YOUR OBJECTIVE ▸
Starting at the line that contains "foot_panel();", reproduce each line exactly up to and including the line that contains "obj.matrix_world = world". Reproduce nothing else.

MATERIAL ▸
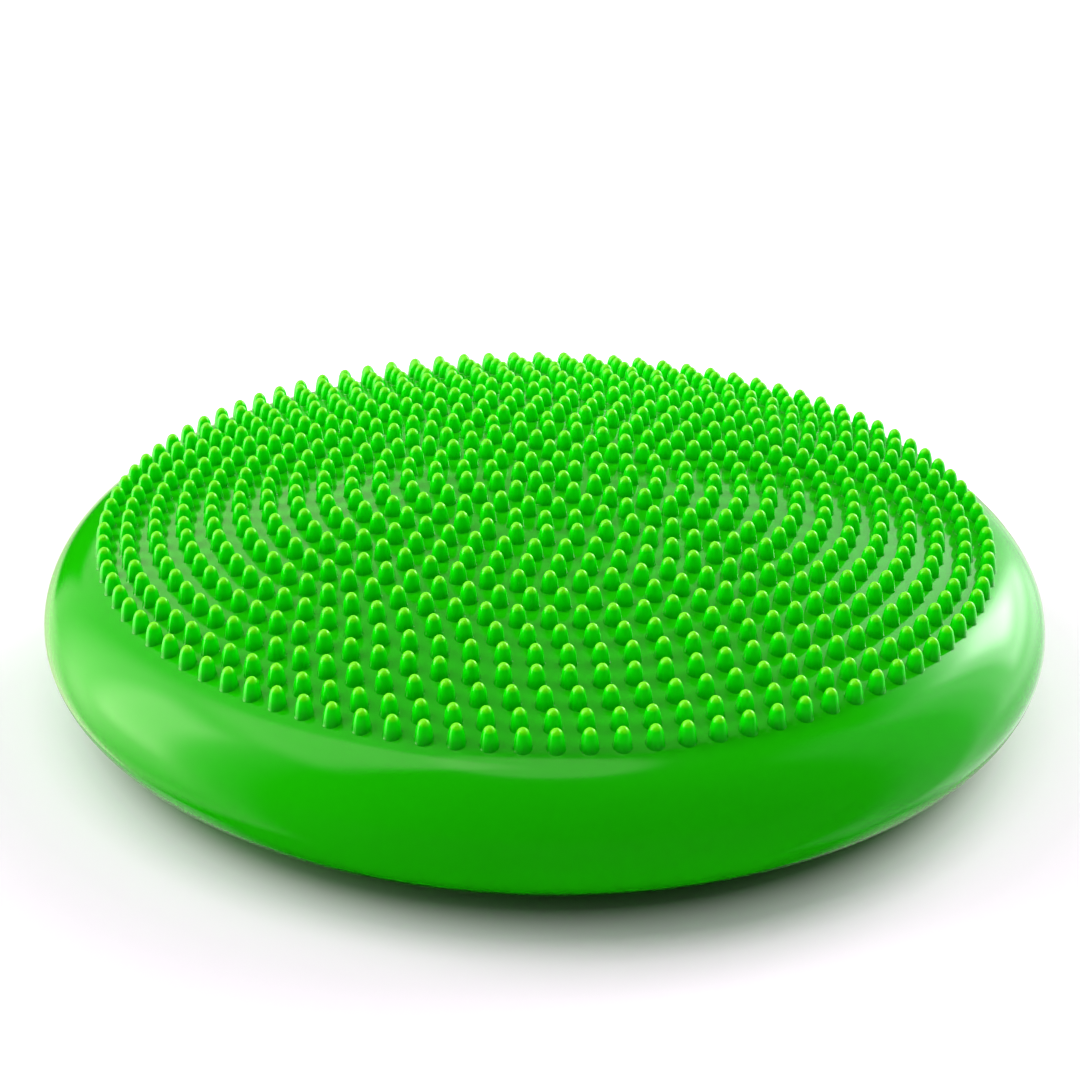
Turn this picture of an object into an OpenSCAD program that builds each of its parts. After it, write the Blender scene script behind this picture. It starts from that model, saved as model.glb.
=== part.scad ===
// Inflatable balance pad: a round air cushion of soft PVC with a domed, nubbed deck,
// a rolled rim and a flat foot. Free-standing, +Z up, origin at the middle of the foot.
// The air inside lets the deck roll over the foot, so the skin is cut into rings at the
// places where it stays stiff: the foot panel, the wall under the rim, the parting band
// at the widest place, the wall over the rim, and the deck panel with its nubs.
// The needle valve sits in the back of the wall, a little under the parting band.

/* [Cushion] */
// Widest diameter, over the rim
overall_d = 330; // [328:1:400]
// Height of the widest place above the floor
rim_z = 29.5; // [26:0.5:34]
// Height of the outer row of nubs' roots above the widest place
deck_rise = 25.2; // [18:0.1:30]
// Extra height of the deck's middle over its outer row of nubs
crown_rise = 18.6; // [8:0.1:22]
// How evenly the deck is domed (2 is a parabola)
crown_power = 2.19; // [1.8:0.01:3]
// Depth of the rolled rim under the widest place, as a half axis
under_depth = 22.7; // [18:0.1:26]
// Thickness of the moulded skin
skin = 3; // [1.6:0.1:3]

/* [Nubs] */
// Rings of nubs around the middle one (each ring has six more nubs than the last)
nub_rings = 16; // [6:1:16]
// Distance from ring to ring
nub_pitch = 9.115; // [8.5:0.005:9.115]
// Radius of the outermost ring
nub_edge_r = 144.4; // [143:0.1:145]
// Height of a nub over the skin
nub_h = 6.3; // [4:0.1:9]
// Diameter of a nub's root
nub_root_d = 5.6; // [3:0.1:6]
// Diameter of a nub's tip
nub_tip_d = 3.4; // [1.5:0.1:4]

/* [Valve] */
// Height of the valve's axis above the floor
valve_z = 18; // [17:0.5:19]
// Diameter of the moulded seat on the outside
seat_d = 15; // [14:0.5:16]
// Diameter of the rubber valve's barrel
barrel_d = 6.4; // [6:0.1:7]
// Diameter of the hole that the pump needle goes through
needle_d = 2.4; // [2:0.1:3]

/* [Hidden] */
$fn = 96;
gap = 0.35;              // room between rings of skin that belong to different moving parts
R = overall_d / 2;

// The rim is two half ellipses that share a radial half axis. The half axis is the one
// that lets the upper ellipse run on into the dome with the same slope.
dome_slope = crown_rise * crown_power / nub_edge_r;
drop_in = R - nub_edge_r;
function slope_error(a) = let (u = 1 - drop_in / a) deck_rise * u / (a * (1 - u * u)) - dome_slope;
function solve_a(lo, hi, n) = n == 0 ? (lo + hi) / 2 :
    let (mid = (lo + hi) / 2) slope_error(mid) > 0 ? solve_a(lo, mid, n - 1) : solve_a(mid, hi, n - 1);
roll_a = solve_a(drop_in + 0.5, drop_in + 40, 40);
roll_c = R - roll_a;
join_u = 1 - drop_in / roll_a;
roll_top = deck_rise / sqrt(1 - join_u * join_u);
join_deg = acos(join_u);

// The rim runs down to the foot's curve, which then flattens out to the floor.
foot_join_deg = -59.2;
foot_join_r = roll_c + roll_a * cos(foot_join_deg);
foot_join_z = rim_z + under_depth * sin(foot_join_deg);
foot_slope = under_depth * cos(foot_join_deg) / (-roll_a * sin(foot_join_deg));
flat_r = foot_join_r - 2 * foot_join_z / foot_slope;

function dome_z(r) = rim_z + deck_rise + crown_rise * (1 - pow(r / nub_edge_r, crown_power));
function dome_n(r) = let (s = r <= 0 ? 0 : crown_rise * crown_power / nub_edge_r * pow(r / nub_edge_r, crown_power - 1))
    [s, 1] / norm([s, 1]);
function roll_p(a) = [roll_c + roll_a * cos(a), rim_z + (a >= 0 ? roll_top : under_depth) * sin(a)];
function roll_n(a) = let (v = [cos(a) / roll_a, sin(a) / (a >= 0 ? roll_top : under_depth)]) v / norm(v);
function foot_z(r) = r <= flat_r ? 0 : foot_slope / 2 / (foot_join_r - flat_r) * pow(r - flat_r, 2);
function foot_n(r) = let (s = r <= flat_r ? 0 : foot_slope * (r - flat_r) / (foot_join_r - flat_r)) [s, -1] / norm([s, -1]);

// Points of the rim from one angle to another, at a given depth below the surface
function roll_line(a0, a1, n, t = 0) = [for (i = [0:n]) let (a = a0 + (a1 - a0) * i / n) roll_p(a) - t * roll_n(a)];
// Points of the foot's curve from one radius to another, at a given depth
function foot_line(r0, r1, n, t = 0) = [for (i = [0:n]) let (r = r0 + (r1 - r0) * i / n) [r, foot_z(r)] - t * foot_n(r)];
function tail(v) = [for (i = [1:len(v) - 1]) v[i]];
function back(v) = [for (i = [len(v) - 1:-1:0]) v[i]];

// Places where the rings of skin meet
deck_cut = 64;                             // deck panel to upper wall, an angle on the rim
foot_cut = 128;                            // foot panel to lower wall, a radius
band_half = 1.1;                           // half height of the parting band
upper_cut = asin((band_half + gap) / roll_top);
lower_cut = -asin((band_half + gap) / under_depth);

// The valve's axis leaves the wall at right angles
valve_deg = asin((valve_z - rim_z) / under_depth);
valve_p = roll_p(valve_deg);
valve_n = roll_n(valve_deg);
valve_tilt = atan2(valve_n[1], valve_n[0]);
barrel_back = skin + 7;                    // the barrel's inner end, measured in from the wall's surface
lip_t = 0.9;

// Puts a shape drawn on +Z onto the valve's axis, with z = 0 at the wall's outer surface
module on_valve() {
    translate([0, valve_p[0], valve_p[1]]) rotate([valve_tilt - 90, 0, 0]) children();
}

// ---- foot: the flat that stands on the floor, and the start of its curve up to the rim
module foot_panel() {
    color([0.16, 0.70, 0.10])
    rotate_extrude() polygon(concat(
        [[0, 0]],
        foot_line(flat_r, foot_cut, 6),
        back(foot_line(flat_r, foot_cut, 6, skin)),
        [[0, skin]]));
}

// ---- lower wall: the soft half of the cushion's side, under the parting band
module lower_wall() {
    color([0.18, 0.74, 0.12])
    difference() {
        rotate_extrude() polygon(concat(
            foot_line(foot_cut, foot_join_r, 4),
            tail(roll_line(foot_join_deg, lower_cut, 16)),
            back(tail(roll_line(foot_join_deg, lower_cut, 16, skin))),
            back(foot_line(foot_cut, foot_join_r, 4, skin))));
        on_valve() cylinder(d = seat_d - 3, h = 40, center = true);
    }
}

// ---- valve seat: the thicker moulded disc in the wall, with a hole for the barrel
module valve_seat() {
    color([0.14, 0.66, 0.10])
    on_valve() difference() {
        union() {
            translate([0, 0, -skin - 1.6]) cylinder(d = seat_d - 3, h = skin + 1.6);
            cylinder(d1 = seat_d - 3, d2 = seat_d - 4.5, h = 0.5);
            translate([0, 0, -barrel_back + 1.5]) cylinder(d = barrel_d + 3, h = barrel_back - 1.5);
        }
        translate([0, 0, -barrel_back]) cylinder(d = barrel_d, h = barrel_back + 1);
    }
}

// ---- valve barrel: the rubber plug with the needle hole
module valve_barrel() {
    color([0.12, 0.12, 0.12])
    on_valve() difference() {
        union() {
            translate([0, 0, -barrel_back]) cylinder(d = barrel_d, h = barrel_back + 0.6);
            translate([0, 0, 0.5]) cylinder(d1 = barrel_d + 2, d2 = barrel_d + 1.2, h = 0.6);
        }
        translate([0, 0, -barrel_back - 1]) cylinder(d = needle_d, h = barrel_back + 4);
    }
}

// ---- valve lips: two rubber flaps behind the barrel that close the needle hole
module lip(side) {
    on_valve() translate([0, 0, -barrel_back - gap]) intersection() {
        translate([0, 0, -lip_t]) cylinder(d = barrel_d, h = lip_t);
        translate([side > 0 ? 0.15 : -10.15, -10, -5]) cube([10, 20, 10]);
    }
}
module lip_left() { color([0.15, 0.15, 0.15]) lip(-1); }
module lip_right() { color([0.15, 0.15, 0.15]) lip(1); }

// ---- parting band: the ring at the widest place, where the two halves of the mould met
module parting_band() {
    color([0.16, 0.70, 0.10])
    rotate_extrude() polygon(concat(
        [for (i = [-2:2]) let (h = band_half * i / 2, b = h >= 0 ? roll_top : under_depth)
            [roll_c + roll_a * sqrt(1 - pow(h / b, 2)), rim_z + h]],
        [[R - skin - 0.8, rim_z + band_half], [R - skin - 0.8, rim_z - band_half]]));
}

// ---- upper wall: the soft half of the rolled rim over the parting band
module upper_wall() {
    color([0.18, 0.74, 0.12])
    rotate_extrude() polygon(concat(roll_line(upper_cut, deck_cut, 16), back(roll_line(upper_cut, deck_cut, 16, skin))));
}

// ---- deck panel: the dome that carries the nubs, out to the plain shoulder
module deck_panel() {
    n = 28;
    color([0.20, 0.76, 0.14])
    rotate_extrude() polygon(concat(
        [for (i = [0:n]) let (r = nub_edge_r * i / n) [r, dome_z(r)]],
        tail(roll_line(join_deg, deck_cut, 3)),
        back(tail(roll_line(join_deg, deck_cut, 3, skin))),
        [for (i = [n:-1:1]) let (r = nub_edge_r * i / n) [r, dome_z(r)] - skin * dome_n(r)],
        [[0, dome_z(0) - skin]]));
}

// ---- massage nubs: one in the middle and six more in every ring; all stand upright
function ring_r(k) = k == 0 ? 0 : k == nub_rings ? nub_edge_r : min(k * nub_pitch, nub_edge_r - 5);
// Where the first nub of each ring stands, in degrees from +X
function ring_start(k) = [0, 5.8, 27.8, 17.9, 14.5, 6.3, 6.4, 7.8, 1.1, 0.35, 0.95, 5.4, 3.7, 1.3, 0.2, 3.2, 1.53][k];
module nub(k, i) {
    sink = 0.5;
    rotate([0, 0, ring_start(k) + i * 60 / max(1, k)])
        translate([ring_r(k), 0, dome_z(ring_r(k)) - sink])
            cylinder(d1 = nub_root_d, d2 = nub_tip_d, h = nub_h + sink, $fn = 24);
}
// A flat load on the dome rests on these: the middle nub, and every fourth one of every fourth ring
function bears(k, i) = k % 4 == 0 && i % 4 == 0;
module bearing_nubs() {
    color([0.10, 0.80, 0.05])
    for (k = [0:nub_rings], i = [0:max(1, 6 * k) - 1]) if (bears(k, i)) nub(k, i);
}
// All the other nubs, of the same shape
module massage_nubs() {
    color([0.10, 0.80, 0.05])
    for (k = [0:nub_rings], i = [0:max(1, 6 * k) - 1]) if (!bears(k, i)) nub(k, i);
}

foot_panel();
lower_wall();
valve_seat();
valve_barrel();
lip_left();
lip_right();
parting_band();
upper_wall();
deck_panel();
bearing_nubs();
massage_nubs();
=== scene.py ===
import math

import bmesh
import bpy
import numpy as np
from mathutils import Matrix, Vector


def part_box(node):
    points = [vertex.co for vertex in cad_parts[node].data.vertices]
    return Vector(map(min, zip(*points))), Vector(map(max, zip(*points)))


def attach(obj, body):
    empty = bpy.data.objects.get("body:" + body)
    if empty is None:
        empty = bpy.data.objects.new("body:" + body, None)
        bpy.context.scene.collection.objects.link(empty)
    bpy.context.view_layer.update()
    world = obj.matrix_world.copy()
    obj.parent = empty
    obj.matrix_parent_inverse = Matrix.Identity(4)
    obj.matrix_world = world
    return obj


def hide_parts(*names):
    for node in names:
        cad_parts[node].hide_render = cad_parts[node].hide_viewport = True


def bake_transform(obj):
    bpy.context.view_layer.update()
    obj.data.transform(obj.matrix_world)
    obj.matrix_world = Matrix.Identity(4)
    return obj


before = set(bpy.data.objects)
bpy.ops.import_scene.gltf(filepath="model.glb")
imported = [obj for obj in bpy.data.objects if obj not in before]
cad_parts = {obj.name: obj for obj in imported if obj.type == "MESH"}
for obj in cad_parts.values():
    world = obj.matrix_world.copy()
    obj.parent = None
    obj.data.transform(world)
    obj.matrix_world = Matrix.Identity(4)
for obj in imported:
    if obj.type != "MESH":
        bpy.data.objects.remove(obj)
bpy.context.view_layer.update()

scene = bpy.context.scene
MM = 0.001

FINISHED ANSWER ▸
foot_panel();
lower_wall();
valve_seat();
valve_barrel();
lip_left();
lip_right();
parting_band();
upper_wall();
deck_panel();
bearing_nubs();
massage_nubs();
=== scene.py ===
import math

import bmesh
import bpy
import numpy as np
from mathutils import Matrix, Vector


def part_box(node):
    points = [vertex.co for vertex in cad_parts[node].data.vertices]
    return Vector(map(min, zip(*points))), Vector(map(max, zip(*points)))


def attach(obj, body):
    empty = bpy.data.objects.get("body:" + body)
    if empty is None:
        empty = bpy.data.objects.new("body:" + body, None)
        bpy.context.scene.collection.objects.link(empty)
    bpy.context.view_layer.update()
    world = obj.matrix_world.copy()
    obj.parent = empty
    obj.matrix_parent_inverse = Matrix.Identity(4)
    obj.matrix_world = world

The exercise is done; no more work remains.